-------- GIVEN MATERIAL --------

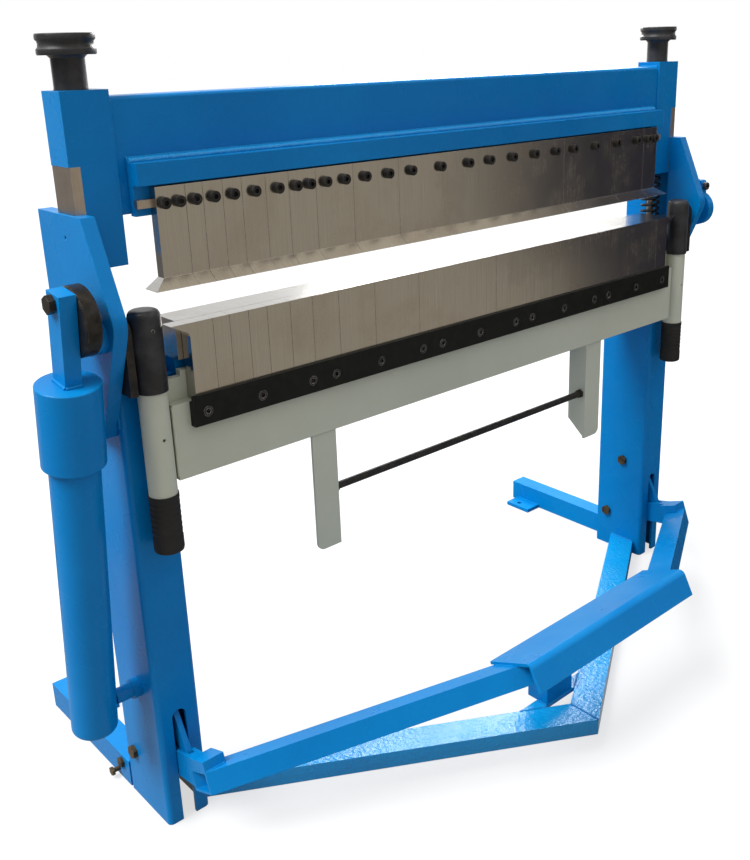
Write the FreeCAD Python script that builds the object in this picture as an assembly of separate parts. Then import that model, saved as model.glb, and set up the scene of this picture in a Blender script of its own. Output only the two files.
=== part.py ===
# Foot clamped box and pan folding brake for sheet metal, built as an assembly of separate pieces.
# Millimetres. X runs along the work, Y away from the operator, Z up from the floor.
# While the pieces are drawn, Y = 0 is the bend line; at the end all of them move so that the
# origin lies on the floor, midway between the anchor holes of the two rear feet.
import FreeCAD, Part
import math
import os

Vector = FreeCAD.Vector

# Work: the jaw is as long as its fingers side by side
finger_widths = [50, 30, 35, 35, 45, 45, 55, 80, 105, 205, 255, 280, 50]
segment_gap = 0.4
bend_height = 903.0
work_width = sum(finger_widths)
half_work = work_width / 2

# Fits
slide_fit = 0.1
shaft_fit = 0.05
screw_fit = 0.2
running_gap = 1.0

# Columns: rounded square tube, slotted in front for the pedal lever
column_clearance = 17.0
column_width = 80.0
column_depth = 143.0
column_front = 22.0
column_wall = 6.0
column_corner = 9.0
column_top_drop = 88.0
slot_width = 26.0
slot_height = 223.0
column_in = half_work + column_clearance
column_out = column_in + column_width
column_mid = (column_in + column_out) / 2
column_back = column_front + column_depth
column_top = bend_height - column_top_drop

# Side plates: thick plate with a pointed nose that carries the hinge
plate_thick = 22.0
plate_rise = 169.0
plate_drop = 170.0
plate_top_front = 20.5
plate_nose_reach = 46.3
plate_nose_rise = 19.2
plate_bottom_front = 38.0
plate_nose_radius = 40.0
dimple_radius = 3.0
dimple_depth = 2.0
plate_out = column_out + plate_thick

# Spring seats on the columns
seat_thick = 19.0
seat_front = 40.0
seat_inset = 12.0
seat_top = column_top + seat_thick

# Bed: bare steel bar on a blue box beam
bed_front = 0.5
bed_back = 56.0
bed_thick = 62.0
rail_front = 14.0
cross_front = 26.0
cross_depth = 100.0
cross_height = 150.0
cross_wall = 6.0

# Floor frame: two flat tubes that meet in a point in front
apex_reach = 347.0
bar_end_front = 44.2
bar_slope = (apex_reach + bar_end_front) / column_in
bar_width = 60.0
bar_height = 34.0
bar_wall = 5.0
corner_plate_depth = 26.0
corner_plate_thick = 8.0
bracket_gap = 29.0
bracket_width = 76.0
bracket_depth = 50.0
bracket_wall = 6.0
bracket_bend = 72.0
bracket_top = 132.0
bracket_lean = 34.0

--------

[INSTRUCTIONS TO FOLLOW]
Quote only the stretch of lines that starts the data above and ends with the line containing "running_gap = 1.0", both included.

[TASK ANSWER]
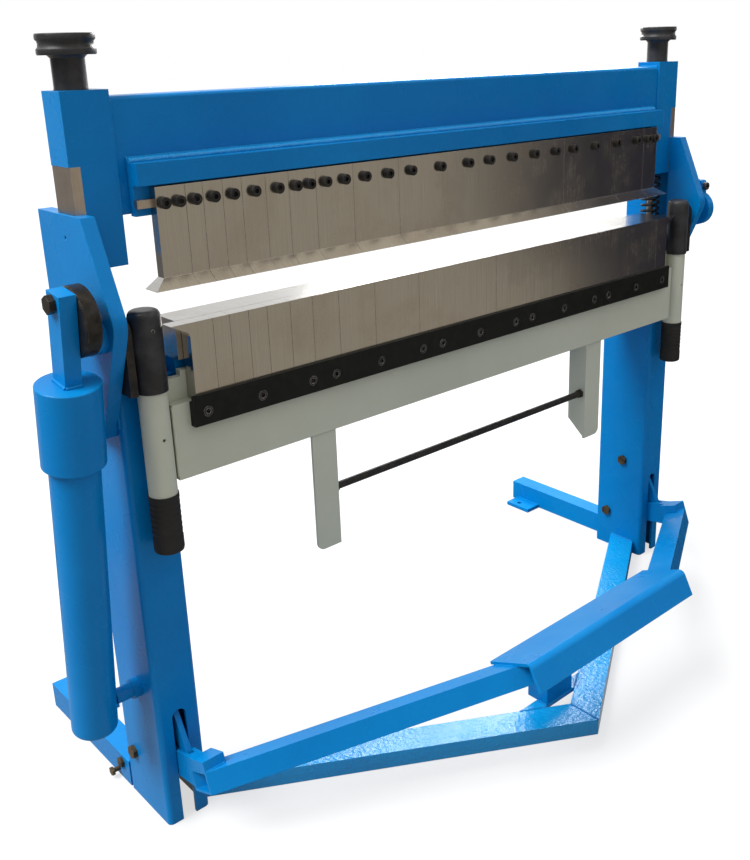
Write the FreeCAD Python script that builds the object in this picture as an assembly of separate parts. Then import that model, saved as model.glb, and set up the scene of this picture in a Blender script of its own. Output only the two files.
=== part.py ===
# Foot clamped box and pan folding brake for sheet metal, built as an assembly of separate pieces.
# Millimetres. X runs along the work, Y away from the operator, Z up from the floor.
# While the pieces are drawn, Y = 0 is the bend line; at the end all of them move so that the
# origin lies on the floor, midway between the anchor holes of the two rear feet.
import FreeCAD, Part
import math
import os

Vector = FreeCAD.Vector

# Work: the jaw is as long as its fingers side by side
finger_widths = [50, 30, 35, 35, 45, 45, 55, 80, 105, 205, 255, 280, 50]
segment_gap = 0.4
bend_height = 903.0
work_width = sum(finger_widths)
half_work = work_width / 2

# Fits
slide_fit = 0.1
shaft_fit = 0.05
screw_fit = 0.2
running_gap = 1.0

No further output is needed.